143. Moreover, this devotion is a practice of great humility, which God loves above all the other virtues. A soul which exalts itself abases God; a soul which abases itself exalts God. God resists the proud and gives His grace to the humble. If you abase yourself, thinking yourself unworthy to appear before Him and to draw nigh to Him, He descends and lowers Himself to come to you, to take pleasure in you and to exalt you in spite of yourself. On the contrary, when you are bold enough to approach God without a mediator, God flies from you and you cannot reach Him. Oh, how He loves humility of heart!
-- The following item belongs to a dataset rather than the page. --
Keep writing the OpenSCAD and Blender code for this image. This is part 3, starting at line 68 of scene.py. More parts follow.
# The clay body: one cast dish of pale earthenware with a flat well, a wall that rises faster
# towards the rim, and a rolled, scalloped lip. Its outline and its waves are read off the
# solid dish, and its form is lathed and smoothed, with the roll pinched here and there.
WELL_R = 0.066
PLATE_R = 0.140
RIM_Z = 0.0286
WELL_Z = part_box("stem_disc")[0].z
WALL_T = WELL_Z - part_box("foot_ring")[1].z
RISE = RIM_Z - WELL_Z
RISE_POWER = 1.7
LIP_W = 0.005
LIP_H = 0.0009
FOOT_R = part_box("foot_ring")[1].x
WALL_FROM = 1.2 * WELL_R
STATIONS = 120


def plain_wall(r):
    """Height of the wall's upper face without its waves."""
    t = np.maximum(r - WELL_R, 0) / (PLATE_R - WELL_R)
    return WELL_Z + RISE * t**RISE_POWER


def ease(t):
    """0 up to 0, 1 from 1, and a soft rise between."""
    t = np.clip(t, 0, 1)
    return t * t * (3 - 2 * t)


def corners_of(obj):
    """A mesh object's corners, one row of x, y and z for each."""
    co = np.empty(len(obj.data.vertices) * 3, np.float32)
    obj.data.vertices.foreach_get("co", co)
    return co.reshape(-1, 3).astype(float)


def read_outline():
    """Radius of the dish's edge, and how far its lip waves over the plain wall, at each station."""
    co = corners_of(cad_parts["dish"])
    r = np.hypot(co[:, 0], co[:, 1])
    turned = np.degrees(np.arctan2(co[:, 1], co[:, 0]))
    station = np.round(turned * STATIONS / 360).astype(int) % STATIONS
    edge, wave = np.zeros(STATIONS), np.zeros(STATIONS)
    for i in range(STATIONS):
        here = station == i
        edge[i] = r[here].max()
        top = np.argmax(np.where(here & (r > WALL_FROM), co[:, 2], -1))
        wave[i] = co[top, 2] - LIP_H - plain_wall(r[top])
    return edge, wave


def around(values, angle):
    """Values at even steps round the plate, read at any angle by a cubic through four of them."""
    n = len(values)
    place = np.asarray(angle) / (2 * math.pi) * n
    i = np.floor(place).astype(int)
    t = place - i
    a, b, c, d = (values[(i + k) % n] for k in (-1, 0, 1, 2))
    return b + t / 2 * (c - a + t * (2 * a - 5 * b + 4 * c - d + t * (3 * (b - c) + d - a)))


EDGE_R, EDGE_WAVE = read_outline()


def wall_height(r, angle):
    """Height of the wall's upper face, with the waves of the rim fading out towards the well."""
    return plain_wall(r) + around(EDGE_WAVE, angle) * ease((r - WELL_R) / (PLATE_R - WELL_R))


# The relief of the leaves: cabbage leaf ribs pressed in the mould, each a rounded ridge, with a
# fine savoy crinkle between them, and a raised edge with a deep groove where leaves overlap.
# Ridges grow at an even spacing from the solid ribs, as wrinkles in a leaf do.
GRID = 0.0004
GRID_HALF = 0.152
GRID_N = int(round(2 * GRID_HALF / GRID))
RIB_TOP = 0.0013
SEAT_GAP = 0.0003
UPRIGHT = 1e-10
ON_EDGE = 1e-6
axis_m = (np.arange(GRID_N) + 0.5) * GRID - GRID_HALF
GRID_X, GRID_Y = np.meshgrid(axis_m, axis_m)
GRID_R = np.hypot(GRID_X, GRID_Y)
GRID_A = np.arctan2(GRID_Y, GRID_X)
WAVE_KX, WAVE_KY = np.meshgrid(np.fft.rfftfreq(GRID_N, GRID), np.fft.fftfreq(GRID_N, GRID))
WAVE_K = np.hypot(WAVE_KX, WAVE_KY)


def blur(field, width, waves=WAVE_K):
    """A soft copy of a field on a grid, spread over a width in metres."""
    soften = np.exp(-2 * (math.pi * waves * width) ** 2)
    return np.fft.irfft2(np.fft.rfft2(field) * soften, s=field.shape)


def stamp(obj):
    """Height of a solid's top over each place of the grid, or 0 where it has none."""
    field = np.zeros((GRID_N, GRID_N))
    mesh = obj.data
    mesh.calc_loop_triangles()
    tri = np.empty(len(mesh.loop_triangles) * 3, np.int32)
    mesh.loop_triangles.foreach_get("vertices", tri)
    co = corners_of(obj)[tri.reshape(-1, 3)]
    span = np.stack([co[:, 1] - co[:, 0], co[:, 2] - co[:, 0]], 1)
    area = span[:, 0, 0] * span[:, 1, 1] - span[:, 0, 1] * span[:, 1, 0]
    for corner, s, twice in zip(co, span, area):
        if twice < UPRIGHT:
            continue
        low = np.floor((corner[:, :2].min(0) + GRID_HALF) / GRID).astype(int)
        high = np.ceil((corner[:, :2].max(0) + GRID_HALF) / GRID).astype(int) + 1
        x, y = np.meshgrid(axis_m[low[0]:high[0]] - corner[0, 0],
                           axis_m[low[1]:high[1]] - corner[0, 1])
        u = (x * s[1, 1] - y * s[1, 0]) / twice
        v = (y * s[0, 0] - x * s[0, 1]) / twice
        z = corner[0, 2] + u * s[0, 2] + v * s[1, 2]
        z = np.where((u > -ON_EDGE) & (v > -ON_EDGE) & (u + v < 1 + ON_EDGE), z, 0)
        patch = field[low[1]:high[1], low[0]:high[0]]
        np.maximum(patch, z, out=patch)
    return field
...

It is to this humility that this devotion induces us, because it teaches us never to draw nigh, of ourselves, to Our Lord, however sweet and merciful He may be, but always to avail ourselves of the intercession of our Blessed Lady, whether it be to appear before God, or to speak to Him, or to draw near to Him, or to offer Him anything, or to unite and consecrate ourselves to Him.
– Third Motive –
It Obtains for Us the Good Offices of the Blessed Virgin
I. Mary Gives Herself to Her Slave of Love
144. The most holy Virgin, who is a Mother of sweetness and mercy, and who never lets herself be outdone in love and liberality, seeing that we give ourselves entirely to her, to honor and to serve her, and for that end strip ourselves of all that is dearest to us, in order to adorn her, meets us in the same spirit. She also gives her whole self, and gives it in an unspeakable manner, to him who gives all to her. She causes him to be engulfed in the abyss of her graces. She adorns him with her merits; she supports him with her power; she illuminates him with her light; she inflames him with her love; she communicates to him her virtues: her humility, her faith, her purity and the rest. She makes herself his bail, his supplement, and his dear all toward Jesus. In a word, as that consecrated person is all Mary’s, so Mary is all his, after such a fashion that we can say of that perfect servant and child of Mary what St. John the Evangelist said of himself, that he took the holy Virgin for his own: “The disciple took her for his own.”